Wenn wir uns diese soziale Frage nicht mehr stellen müssten – dass geflüchtete Menschen hier möglichst gut aufgehoben und sozial integriert sind und Arbeitsplätze finden – dann wären wir natürlich superglücklich. Aber genau dieser Zugang zum Arbeitsmarkt ist das, womit sich die Politik seit Jahrzehnten unglaublich schwertut. Zwar wurden in den letzten Jahren einige Hürden abgebaut, viele Unternehmen scheuen aber nach wie vor die Bürokratie und die Herausforderung. Das wird uns in nächster Zeit weiter begleiten, ich glaube sogar stärker als bisher.

Wieso? 

Weil die vielen Menschen, die in den letzten beiden Jahren zu uns gekommen sind und sich inzwischen orientiert haben suchen jetzt erst recht nach Berufsperspektiven.

Gibt es einen Bereich, wo Sie vielleicht noch eine Initiative vermissen, wo Sie sehen, dass noch mehr getan werden muss? 

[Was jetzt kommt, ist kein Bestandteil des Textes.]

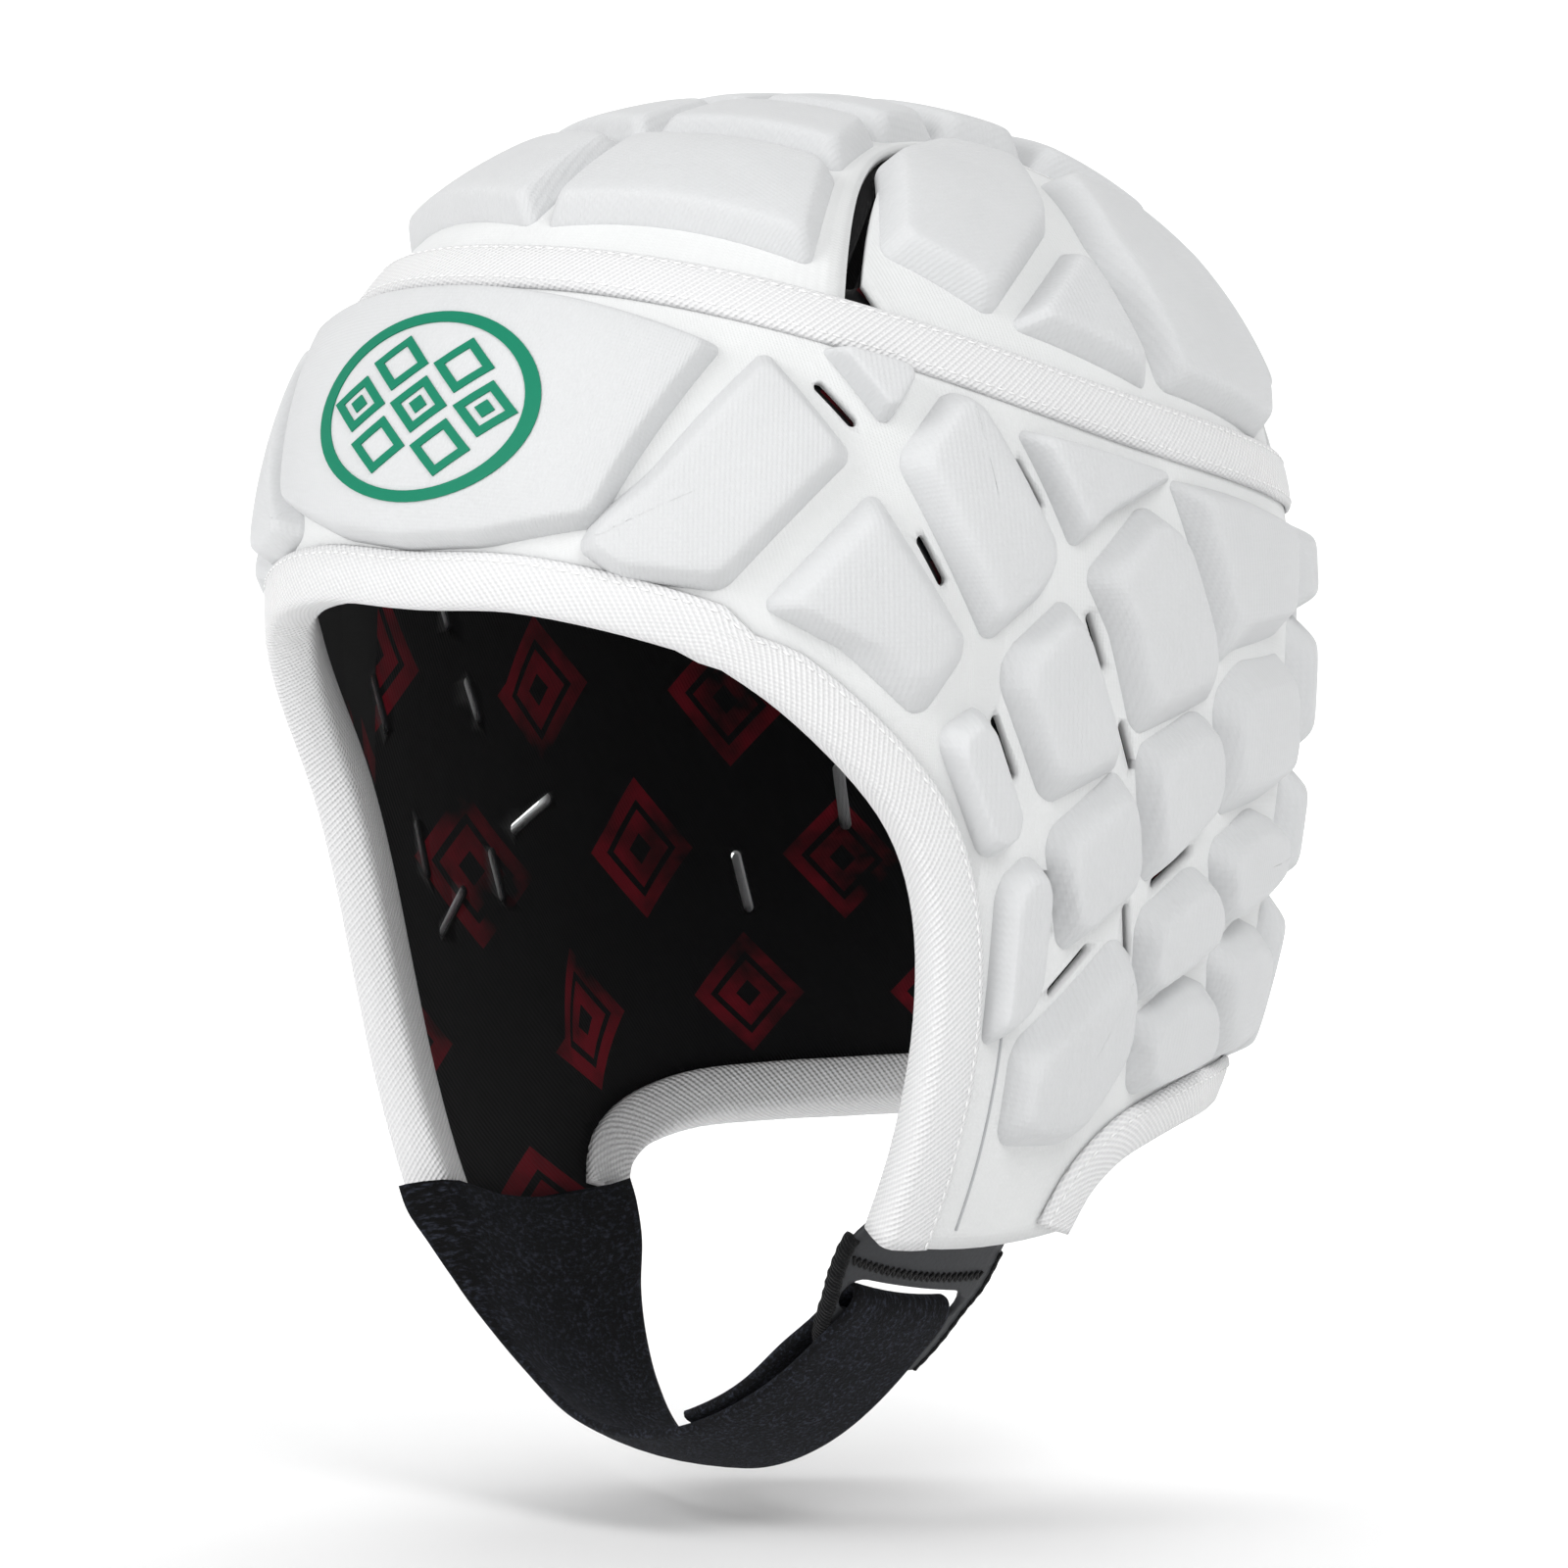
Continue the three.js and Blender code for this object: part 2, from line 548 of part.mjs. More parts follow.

Wir von Social Impact freuen uns natürlich über jeden, der sich in dem Bereich und mit Geflüchteten engagieren will. Ich ganz persönlich würde mir wünschen, dass das Thema Erzieher*innenausbildung mehr Aufmerksamkeit erfährt, weil da wirklich alle Seiten von profitieren würden – zum einen, was die Integration angeht, aber auch die Lösung eines drängenden Fachkräftemangels. Das wäre eine unglaubliche Bereicherung.